Red Robin and whichever Teen Titans are still loyal to him have decided to hide Superboy from the STAR Labs group of Teen Titans and J'onn J'onzz. The people after Superboy think he's killed twenty-two Muslims. But they were really Durlans so nobody should be calling him an Islamaphobe. It's more correct to refer to him as a Xenophobe. Anyway, Superboy is currently hiding in the skies of Chicago where he'll be sure to never be seen by anybody except maybe a few fat fucks with giant hot dogs stuffed in their mouths saying, "Ish shat a brd? Ish shat a prawn? It'sh Shlurpermern!"

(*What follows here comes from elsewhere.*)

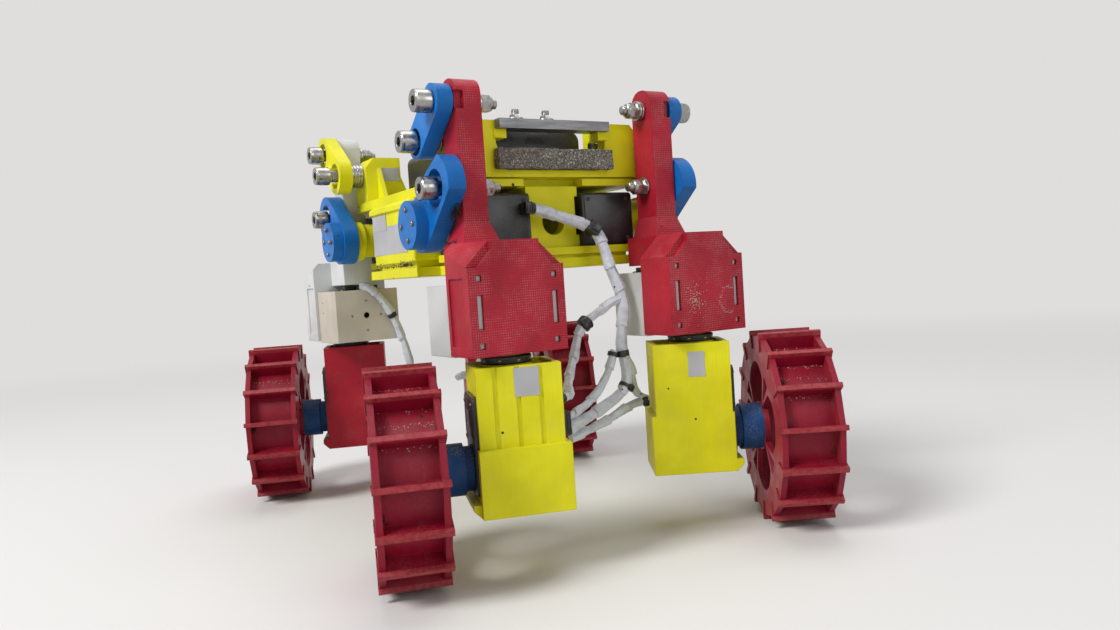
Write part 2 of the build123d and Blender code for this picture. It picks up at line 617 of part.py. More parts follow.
CHASSIS = {
    "base_plate": base_plate(),
    "columns": Compound(children=[column(), mirror(column(), Plane.YZ)]),
    "electronics_box": electronics_box(),
    "deck": deck(),
    "battery_pack": battery_pack(),
    "foam_pad": foam_pad(),
    "top_bar": top_bar(),
    "lift_servos": Compound(children=four_corners(lift_servo())),
    "upper_pivot_bolts": chassis_bolts(),
    "harness_fittings": harness_fittings(),
}
SAME = {"horn_flange": horn_flange(), "leg": leg(), "leg_bolts": leg_bolts(),
        "steer_cover": steer_cover(), "steer_servo": steer_servo()}
STEERED = {"wheel_servo": wheel_servo(), "wheel_hub": wheel_hub(), "wheel": wheel()}

for name, shape in CHASSIS.items():
    save(shape, name)
for corner, fore, side, steer in CORNERS:
    for name, shape in SAME.items():
        save(place(shape, fore, side), f"{corner}_{name}")
    save(place(lower_link(fore), fore, side), f"{corner}_lower_link")
    save(place(upper_link(fore), fore, side), f"{corner}_upper_link")
    for name, shape in STEERED.items():
        save(place(shape, fore, side, steer), f"{corner}_{name}")
    save(place(knuckle(-side), fore, side, steer), f"{corner}_knuckle")

CABLES = {"harness": (TRUNK, TRUNK_D), "harness_branch": (BRANCH, BRANCH_D)}
CABLES.update({f"{corner}_lead": (points, LEAD_D) for corner, points in LEADS.items()})
for name, (points, diameter) in CABLES.items():
    solid, length, bend = cable(points, diameter)
    section = math.pi * diameter ** 2 / 4
    print(f"{name}: length {length:.1f} mm, smallest bend {bend:.1f} mm, "
          f"volume over section times length {solid.volume / (section * length):.4f}")
    save(solid, name)
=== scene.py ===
# %% [markdown]
# # A printed rover, dressed around its CAD frame
#
# The rover is a small laboratory prototype: yellow, red, white and blue printed parts, zinc
# bolts, black servos and white taped cables. The shapes with real sizes come from the packed
# frame. This lesson gives them their finishes and adds what is too fine for CAD: knurling,
# threads, tape seams, labels, connectors and a block of rough foam.

import json
import math
import random

import bmesh
import bpy
from mathutils import Matrix, Vector, noise


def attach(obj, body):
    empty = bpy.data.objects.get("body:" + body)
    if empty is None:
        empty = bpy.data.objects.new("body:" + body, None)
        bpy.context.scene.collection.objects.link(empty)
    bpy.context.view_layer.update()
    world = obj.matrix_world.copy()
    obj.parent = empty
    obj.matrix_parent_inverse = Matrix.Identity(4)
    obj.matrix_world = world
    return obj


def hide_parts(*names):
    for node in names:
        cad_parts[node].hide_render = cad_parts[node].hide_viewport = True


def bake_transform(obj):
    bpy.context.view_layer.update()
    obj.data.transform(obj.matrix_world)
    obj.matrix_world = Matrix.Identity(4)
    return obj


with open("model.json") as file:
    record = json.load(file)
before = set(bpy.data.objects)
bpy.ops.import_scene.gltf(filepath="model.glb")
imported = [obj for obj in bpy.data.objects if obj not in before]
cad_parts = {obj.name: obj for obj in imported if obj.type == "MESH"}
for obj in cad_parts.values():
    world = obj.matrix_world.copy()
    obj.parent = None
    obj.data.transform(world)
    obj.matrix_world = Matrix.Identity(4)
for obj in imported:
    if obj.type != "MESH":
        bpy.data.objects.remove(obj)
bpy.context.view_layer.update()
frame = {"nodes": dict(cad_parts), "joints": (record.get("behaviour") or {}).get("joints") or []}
NODES = frame["nodes"]
MM = 0.001

# %% [markdown]
# ## Camera
#
# The picture was taken from low in front of the rover, a little to its right. The camera's
# place and its three axes were worked out from about fifty points on the parts. Blender's
# camera looks along its own -Z, so its matrix is written straight from those axes.

# %% Camera
IMAGE_WIDE = 1120
FOCAL_PIXELS = 885.6
SENSOR_MM = 36.0
EYE = Vector((0.5320, -0.2703, 0.1527))
EYE_RIGHT = Vector((0.51657, 0.85381, -0.06446))
EYE_UP = Vector((-0.00706, 0.07953, 0.99681))
EYE_BACK = Vector((0.85622, -0.51447, 0.04711))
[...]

If anybody purchasing this book thought the two page splash of Superboy flying through the sky when he should be hiding was a waste of two pages, get ready for another full page wasted as Red Robin and Chimera (the Durlan witness to Superboy's murders) have a discussion to explain to the reader why the double splash page was necessary. Superboy just needed to get out and stretch his powers or else he was going to go crazy. Now he's just going to bring the wrath of the non-merciful, justice loving Martian Manhunter down on Chicago.
Fuck you, Tim Drake.
Bunker, Raven, and Garfield are walking the streets of Chicago like it's Disneyland. They're approached by two women who are "huge fans of what they're all about." Oh really? And what is that, exactly? Could it possibly be nothing which is why the girl remains so vague? Yep, that's the correct answer! This comic book has no point except to have a bunch of teens looking like Rocafort teens and doing Pfeifer teen things! I just wish they'd do more on-panel teen sex things so that a middle aged man like myself could stay interested. Oh yeah! Young people fucking! That's worth $2.99! I mean, as long as they're not too young! You know the age I mean! Young adults! The ones right in that age bracket that makes them sexually aware but doesn't allow them (in most states) to actually have sex with most of the population! The age where I'd rather see them fuck each other than have to listen to them discuss anything at all!
I am so non-sports minded that it took me another page to realize what the fuck Gar was talking about here. Just think if it were a couple months earlier. He could have been a racist caricature for the hockey fans!
Superboy has been using his powers flying about and stuff but I guess it's only when he blows up a cop's gun in her hands (which, you know, goes a long way to proving he's a good guy, you know?) does he use enough power to alert Manchester Black as to his location. Now the STAR Labs Titans need to gear up and go start a huge brawl in the middle of Chicago for the safety of everybody! Except I think they actually have more selfish motivations that don't really stem from protecting the world from Superboy. Just a hunch.
Kid Flash takes a moment to say "Hey, girls!" as he passes by Wonder Girl and Power Girl. I think that was more an exclamation of surprise than a greeting. You'd think since he has superspeed, he'd at least spend some time bringing Wonder Girl up to speed on how he's back from the future and from the distant planet Takron-Galtos and maybe take a moment to say what happened to Solstice maybe?
Because Superboy appeared and riled up the crowd, they've now turned on the Teen Titans. Yawn. Also, I think I'm offended by every single comic book writer who thinks that most people are irrational, senseless monsters who feel the need to physically assault anything they fear.
The team has an Indigo Lantern and they're relying on Klarion to teleport them? I won't even mention the other ridiculous shit on this page. I'll leave that for y'all in the comments section!
Teen Titans #9 Rating: -1 Ranking because the art is the worst possible art if you're me. Most of you aren't but then you also don't get to rate the comic books on this page. It also gets -1 Ranking for being predictable Teen Titans bullshit where crowds love them but then they also hate them and then the Teen Titans battle some other Teen Titans. Not a hint of justice being served anywhere in the issue!